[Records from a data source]
____________________
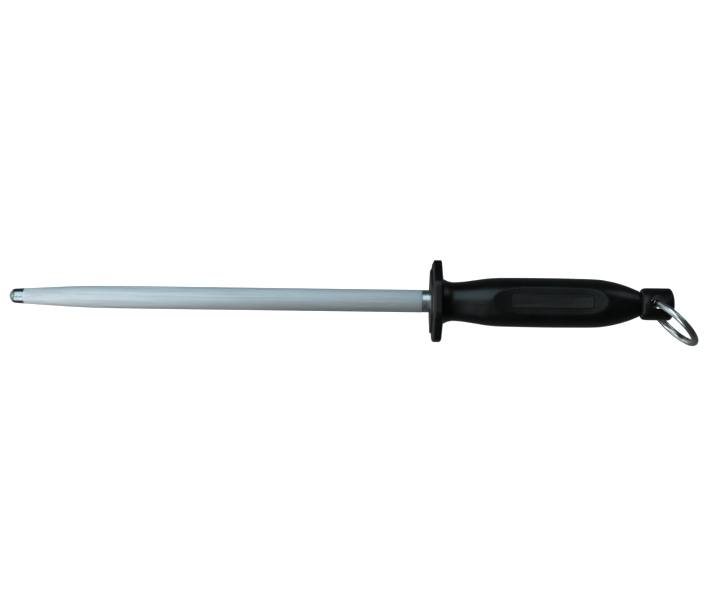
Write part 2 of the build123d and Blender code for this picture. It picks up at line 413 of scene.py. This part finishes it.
def make_rod():
    """The rod: polished nose, cone and barrel with ribs of uneven depth, polished collar and tang."""
    rng = random.Random(7)
    count = RIB_COUNT * len(RIB_SECTION)
    directions = circle_directions(count)
    depths = [CUT_DEPTH_MM * rng.uniform(0.45, 1.35) for _ in range(RIB_COUNT)]
    pattern = [depth * share for depth in depths for share in RIB_SECTION]
    radius = smooth_curve(CONE_OUTLINE)
    rings = []
    cuts = []
    slots = []

    def add(x, r, share, slot):
        """One ring at x, with this share of the full cut."""
        rings.append(ring_at(x, [r - share * depth for depth in pattern], directions))
        cuts.append(share)
        slots.append(slot)

    nose = smooth_curve(NOSE_OUTLINE)
    for back in spread(0.0, 3.0, 16):
        add(ROD_TIP_MM + back, nose(back), 0.0, NOSE)
    for back in spread(3.4, POLISHED_NOSE_MM - 0.5, 5):
        add(ROD_TIP_MM + back, radius(back), 0.0, NOSE)
    add(ROD_TIP_MM + POLISHED_NOSE_MM, radius(POLISHED_NOSE_MM), 0.0, CUT)
    add(ROD_TIP_MM + POLISHED_NOSE_MM + 0.7, radius(POLISHED_NOSE_MM + 0.7), 0.9, CUT)
    for back in spread(POLISHED_NOSE_MM + 3, 86.0, 22):
        add(ROD_TIP_MM + back, radius(back), 1.0, CUT)
    for x in spread(ROD_TIP_MM + 98.0, -COLLAR_LENGTH_MM - 1.0, 14):
        add(x, ROD_RADIUS_MM, 1.0, CUT)
    add(-COLLAR_LENGTH_MM - 0.35, ROD_RADIUS_MM - 0.02, 0.6, CUT)
    add(-COLLAR_LENGTH_MM, COLLAR_RADIUS_MM, 0.0, COLLAR)
    for x in (-COLLAR_LENGTH_MM + 0.2, -COLLAR_LENGTH_MM + 0.5, -2.4, -0.6, 0.4, 2.8, 3.2):
        add(x, COLLAR_RADIUS_MM - 0.02, 0.0, COLLAR)
    add(SHOULDER_MM, COLLAR_RADIUS_MM - 0.2, 0.0, COLLAR)
    for x in (SHOULDER_MM, SHOULDER_MM + 0.5, TANG_END_MM - TANG_CHAMFER_MM):
        add(x, TANG_RADIUS_MM, 0.0, COLLAR)
    add(TANG_END_MM, TANG_RADIUS_MM - TANG_CHAMFER_MM, 0.0, COLLAR)
    piece = skin("rod", rings, gap_slots=slots)
    # how deep the cut is at each point, which the steel turns into painted shade in its grooves
    painted_valley_shade = piece.data.attributes.new("painted_valley_shade", "FLOAT", "POINT")
    deepest = max(pattern)
    values = [share * depth / deepest for share in cuts for depth in pattern] + [0.0, 0.0]
    painted_valley_shade.data.foreach_set("value", values)
    materials = (steel_cut, steel_collar, steel_nose)
    finish_piece(piece, materials, "handle", "steel_rod", sharp_degrees=50)


make_rod()

# ---- Hand guard ---------------------------------------------------------------------------------

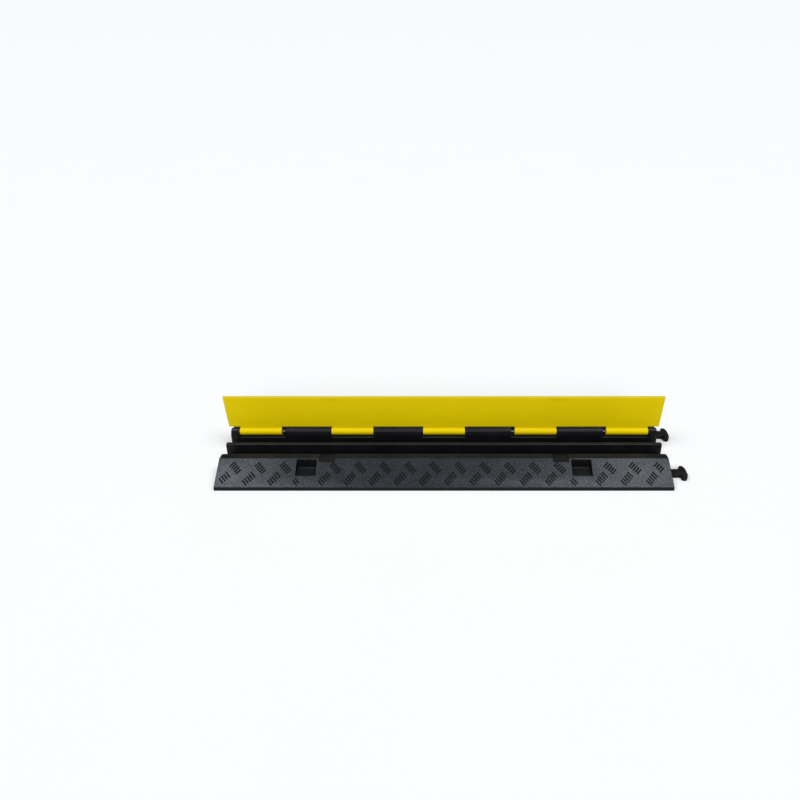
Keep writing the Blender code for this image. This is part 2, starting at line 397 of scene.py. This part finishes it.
@dataclass(frozen=True)
class RubberFinish(Finish):
    """Moulded rubber: grained and greyer on the slopes, with a painted cool reflection there;
    plain and darker elsewhere.
    """

    # The slopes' own dark tone, with a blue cast that is a painted cool reflection of the lights.
    slope_color: Color = (0.0052, 0.0063, 0.0088)
    slope_roughness: float = 0.37
    slope_sheen: float = 0.60
    grain_depth: float = 0.00012
    grain_rate: float = 900.0
    speckle: float = 0.5
    rub_color: Color = (0.060, 0.062, 0.066)
    rub: float = 0.5
    dust: float = 0.03
    dust_color: Color = (0.30, 0.29, 0.27)
    gloss: float = 0.10
    # Coat tint that turns the slopes bluish under their coat: a painted cool reflection.
    painted_cool_tint: Color = (0.84, 0.92, 1.0)
    patch_roughness: float = 0.035
    plain_grain: float = 0.35

    def build(self) -> bpy.types.Material:
        """Makes the material. The slope mask is where the normal leans by the slope's angle.

        Returns:
            The material.
        """
        material, sheet, shader, place = self.start()
        spot = place.outputs["Object"]
        facing = place.outputs["Normal"]
        split = sheet.add("ShaderNodeSeparateXYZ")
        sheet.feed(split.inputs[0], facing)
        lean = sheet.math("ABSOLUTE", split.outputs["Y"])
        upward = sheet.ramp(split.outputs["Z"], 0.76, 0.85)
        slope = sheet.math("MULTIPLY", sheet.ramp(lean, 0.30, 0.42), upward)
        grain = sheet.group(MouldGrain.tree(), Place=spot, Grains_per_Metre=self.grain_rate)
        rubbed = sheet.group(EdgeRub.tree(), Place=spot)
        dusty = sheet.group(SettledDust.tree(), Place=spot, Facing=facing, Amount=self.dust)

        plain = sheet.blend(grain["Patch"], shade(self.color, 0.80), shade(self.color, 1.20))
        # The slopes' colour: the grain's patches and speckle on a blue cast that is a painted cool
        # reflection.
        grained = sheet.blend(grain["Patch"], shade(self.slope_color, 0.86),
                              shade(self.slope_color, 1.14))
        dots = sheet.math("MULTIPLY", grain["Speckle"], self.speckle)
        grained = sheet.blend(dots, grained, shade(self.slope_color, 2.4))
        base = sheet.blend(slope, plain, grained)
        base = sheet.tinge(rubbed["Mask"], self.rub, base, self.rub_color)
        base = sheet.blend(dusty["Mask"], base, self.dust_color)
        sheet.feed(shader.inputs["Base Color"], base)

        gloss = sheet.ramp(slope, 0.0, 1.0, self.roughness, self.slope_roughness)
        uneven = sheet.ramp(grain["Patch"], 0.0, 1.0, -self.patch_roughness,
                            self.patch_roughness)
        sheet.feed(shader.inputs["Roughness"], sheet.math("ADD", gloss, uneven, clamp=True))
        shader.inputs["Specular IOR Level"].default_value = self.gloss
        mottle = sheet.ramp(grain["Speckle"], 0.0, 1.0, 0.6 * self.slope_sheen,
                            1.4 * self.slope_sheen)
        sheet.feed(shader.inputs["Coat Weight"], sheet.math("MULTIPLY", slope, mottle, clamp=True))
        shader.inputs["Coat Roughness"].default_value = self.slope_roughness
        shader.inputs["Coat Tint"].default_value = (*self.painted_cool_tint, 1.0)

        depth = sheet.ramp(slope, 0.0, 1.0, self.plain_grain, 1.0)
        sheet.emboss(shader, sheet.math("MULTIPLY", grain["Height"], depth), self.grain_depth)
        return material


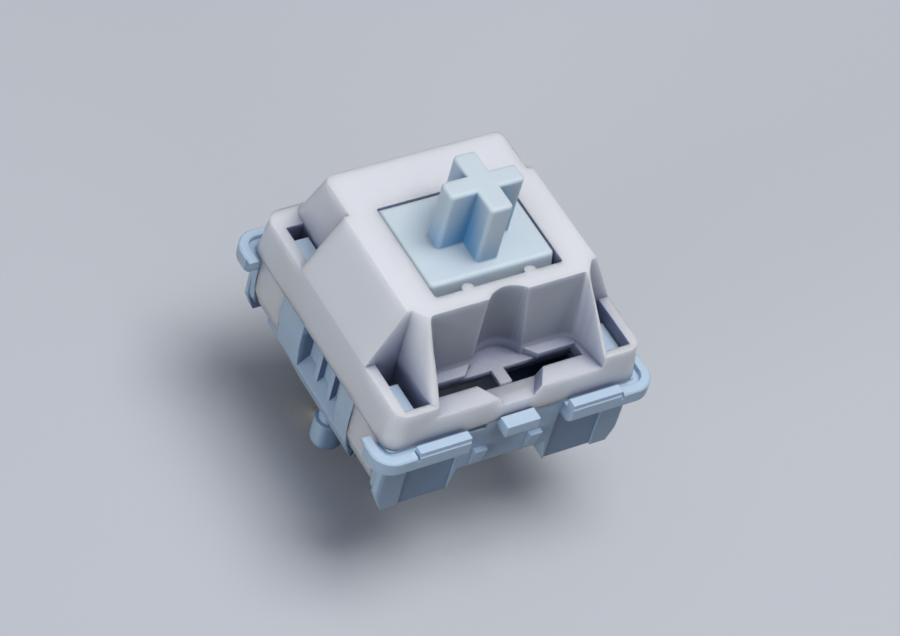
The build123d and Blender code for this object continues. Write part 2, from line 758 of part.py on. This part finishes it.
____________________
__YOUR INSTRUCTIONS__: Begin with the line containing "Keep writing the" and end with the line containing "Place=spot, Facing=facing, Amount=self.dust)"; repeat every line from start to finish exactly, and nothing outside them.

__FULL ANSWER__:
Keep writing the Blender code for this image. This is part 2, starting at line 397 of scene.py. This part finishes it.
@dataclass(frozen=True)
class RubberFinish(Finish):
    """Moulded rubber: grained and greyer on the slopes, with a painted cool reflection there;
    plain and darker elsewhere.
    """

    # The slopes' own dark tone, with a blue cast that is a painted cool reflection of the lights.
    slope_color: Color = (0.0052, 0.0063, 0.0088)
    slope_roughness: float = 0.37
    slope_sheen: float = 0.60
    grain_depth: float = 0.00012
    grain_rate: float = 900.0
    speckle: float = 0.5
    rub_color: Color = (0.060, 0.062, 0.066)
    rub: float = 0.5
    dust: float = 0.03
    dust_color: Color = (0.30, 0.29, 0.27)
    gloss: float = 0.10
    # Coat tint that turns the slopes bluish under their coat: a painted cool reflection.
    painted_cool_tint: Color = (0.84, 0.92, 1.0)
    patch_roughness: float = 0.035
    plain_grain: float = 0.35

    def build(self) -> bpy.types.Material:
        """Makes the material. The slope mask is where the normal leans by the slope's angle.

        Returns:
            The material.
        """
        material, sheet, shader, place = self.start()
        spot = place.outputs["Object"]
        facing = place.outputs["Normal"]
        split = sheet.add("ShaderNodeSeparateXYZ")
        sheet.feed(split.inputs[0], facing)
        lean = sheet.math("ABSOLUTE", split.outputs["Y"])
        upward = sheet.ramp(split.outputs["Z"], 0.76, 0.85)
        slope = sheet.math("MULTIPLY", sheet.ramp(lean, 0.30, 0.42), upward)
        grain = sheet.group(MouldGrain.tree(), Place=spot, Grains_per_Metre=self.grain_rate)
        rubbed = sheet.group(EdgeRub.tree(), Place=spot)
        dusty = sheet.group(SettledDust.tree(), Place=spot, Facing=facing, Amount=self.dust)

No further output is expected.